Stated task: Restate, word for word, every line of the data.

Source excerpt:
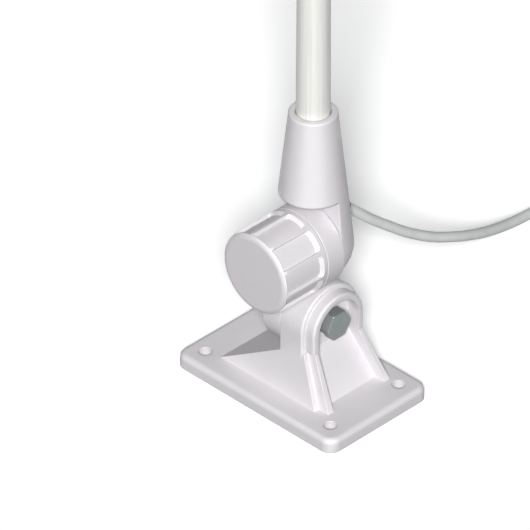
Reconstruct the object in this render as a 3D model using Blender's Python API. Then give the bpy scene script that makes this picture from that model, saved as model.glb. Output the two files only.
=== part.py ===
"""Marine VHF whip antenna on a two-axis ratchet mount, with its cable coiled beside it.

Metres, +Z up. The origin is the middle of the base plate's underside.
+X runs along the plate's long side and the tilt bolt, +Y is the side where the cable leaves.
"""

import math

import bmesh
import bpy
from mathutils import Matrix, Vector

# Clearances
GAP = 0.0003
BITE = 0.001

# Base plate
PLATE_LENGTH = 0.100
PLATE_WIDTH = 0.064
PLATE_THICKNESS = 0.007
PLATE_CORNER_RADIUS = 0.006
PLATE_EDGE_RADIUS = 0.0026
SCREW_INSET = 0.010
SCREW_HOLE_DIAMETER = 0.0065

# Tilt pivot on the base
PIVOT_Y = 0.0026
PIVOT_Z = 0.040
EAR_RADIUS = 0.0184
EAR_BACK_X = 0.0018
EAR_THICKNESS = 0.0137
RIM_RADIUS = 0.0162
RIM_DEPTH = 0.0055
RIM_WALL = 0.0034
RECESS_DEPTH = 0.0073
EAR_EDGE = 0.0013
RIM_EDGE = 0.0016

# Hump under the ear
SHOULDER_Z = 0.0317
SHOULDER_HALF_WIDTH = 0.0175
HUMP_SIDE_MARGIN = 0.0093
HUMP_FRONT_MARGIN = 0.0220
RAMP_MARGIN = 0.0180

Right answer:
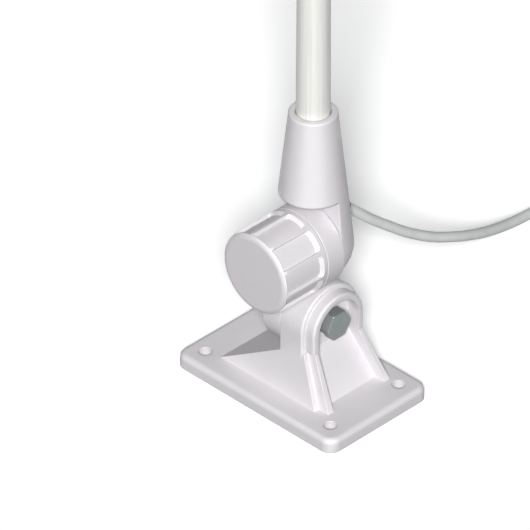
Reconstruct the object in this render as a 3D model using Blender's Python API. Then give the bpy scene script that makes this picture from that model, saved as model.glb. Output the two files only.
=== part.py ===
"""Marine VHF whip antenna on a two-axis ratchet mount, with its cable coiled beside it.

Metres, +Z up. The origin is the middle of the base plate's underside.
+X runs along the plate's long side and the tilt bolt, +Y is the side where the cable leaves.
"""

import math

import bmesh
import bpy
from mathutils import Matrix, Vector

# Clearances
GAP = 0.0003
BITE = 0.001

# Base plate
PLATE_LENGTH = 0.100
PLATE_WIDTH = 0.064
PLATE_THICKNESS = 0.007
PLATE_CORNER_RADIUS = 0.006
PLATE_EDGE_RADIUS = 0.0026
SCREW_INSET = 0.010
SCREW_HOLE_DIAMETER = 0.0065

# Tilt pivot on the base
PIVOT_Y = 0.0026
PIVOT_Z = 0.040
EAR_RADIUS = 0.0184
EAR_BACK_X = 0.0018
EAR_THICKNESS = 0.0137
RIM_RADIUS = 0.0162
RIM_DEPTH = 0.0055
RIM_WALL = 0.0034
RECESS_DEPTH = 0.0073
EAR_EDGE = 0.0013
RIM_EDGE = 0.0016

# Hump under the ear
SHOULDER_Z = 0.0317
SHOULDER_HALF_WIDTH = 0.0175
HUMP_SIDE_MARGIN = 0.0093
HUMP_FRONT_MARGIN = 0.0220
RAMP_MARGIN = 0.0180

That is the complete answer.